A Plateau Apart: The Setting and Its Significance
The eastern edge of the Saint-Émilion appellation is quieter than the tourist-worn limestone streets of the town itself. The plateau at Saint-Laurent-des-Combes sits on clay-limestone soils that drain differently from the sandy gravels closer to the Dordogne, and this geological distinction is not incidental to what Château Le Tertre Roteboeuf produces. Approaching the estate along the narrow agricultural lanes that characterise this part of the right bank, the absence of signage or spectacle is deliberate. The property does not announce itself. The wines do that elsewhere, in auction rooms and collectors' cellars across three continents.

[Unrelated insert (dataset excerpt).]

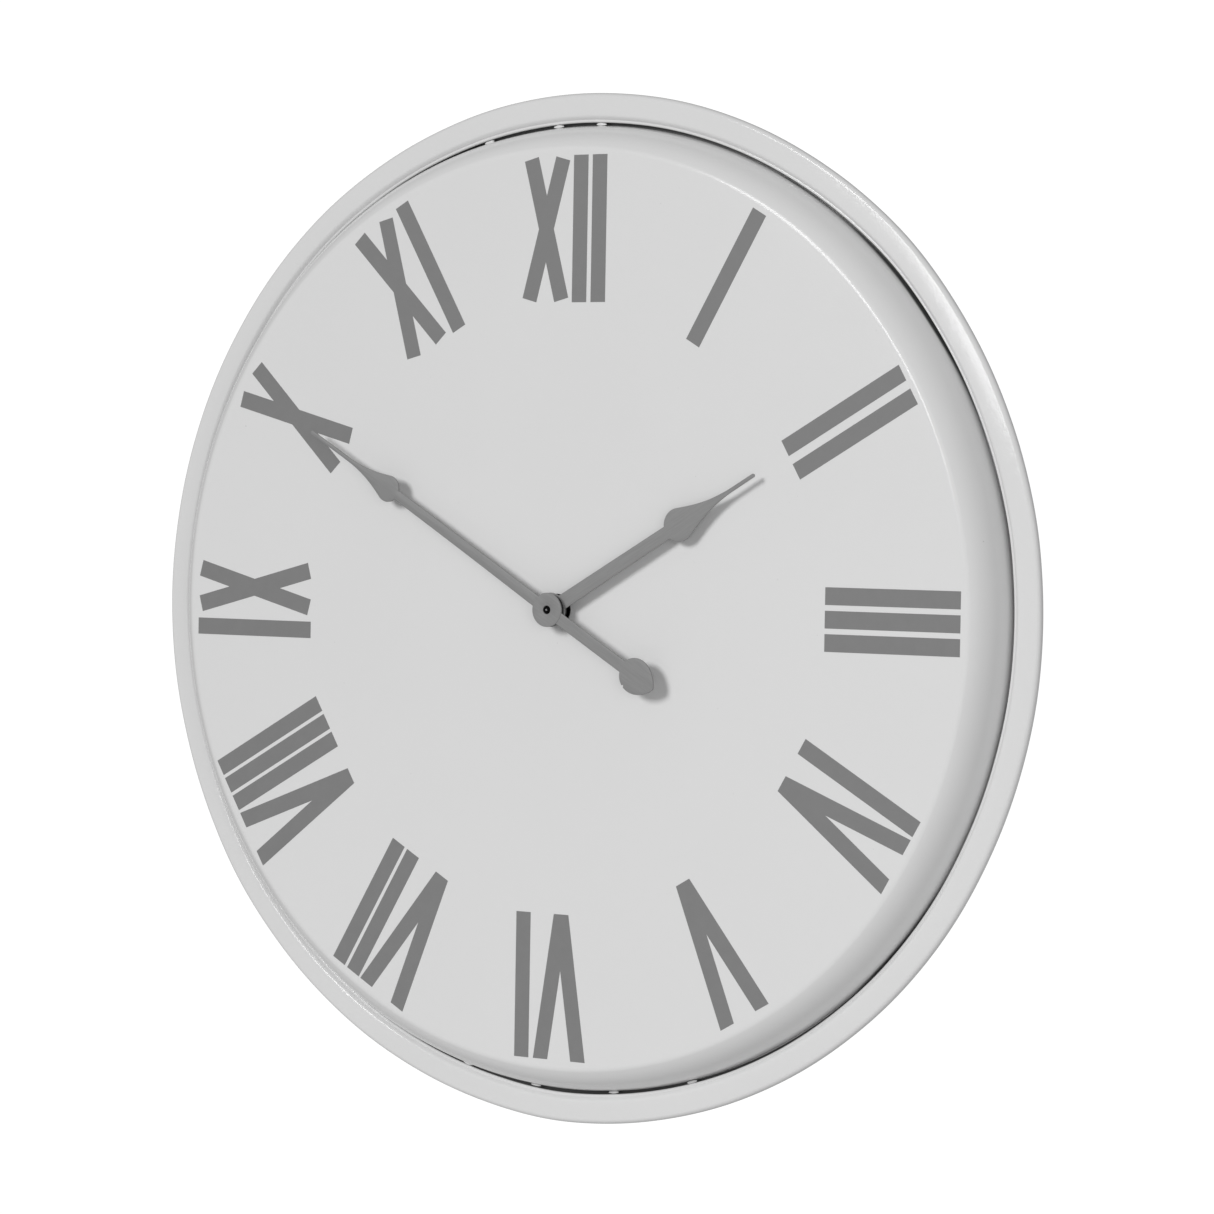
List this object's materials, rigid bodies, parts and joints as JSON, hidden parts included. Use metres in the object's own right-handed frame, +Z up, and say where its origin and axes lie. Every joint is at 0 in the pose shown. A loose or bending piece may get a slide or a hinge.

That restraint in presentation is itself a statement about where this estate sits within the broader Saint-Émilion picture. The appellation has, since its 2012 and subsequent classification revisions, become a place of considerable institutional drama. Lawsuits, reclassifications, and lobbying have occupied many of its most prominent names. Tertre Roteboeuf has remained outside that system entirely, never seeking classified growth status, and that decision has done nothing to diminish its standing among serious buyers. Pearl 3 Star Prestige recognition in 2025 places it alongside the appellation's acknowledged leaders on independent critical terms.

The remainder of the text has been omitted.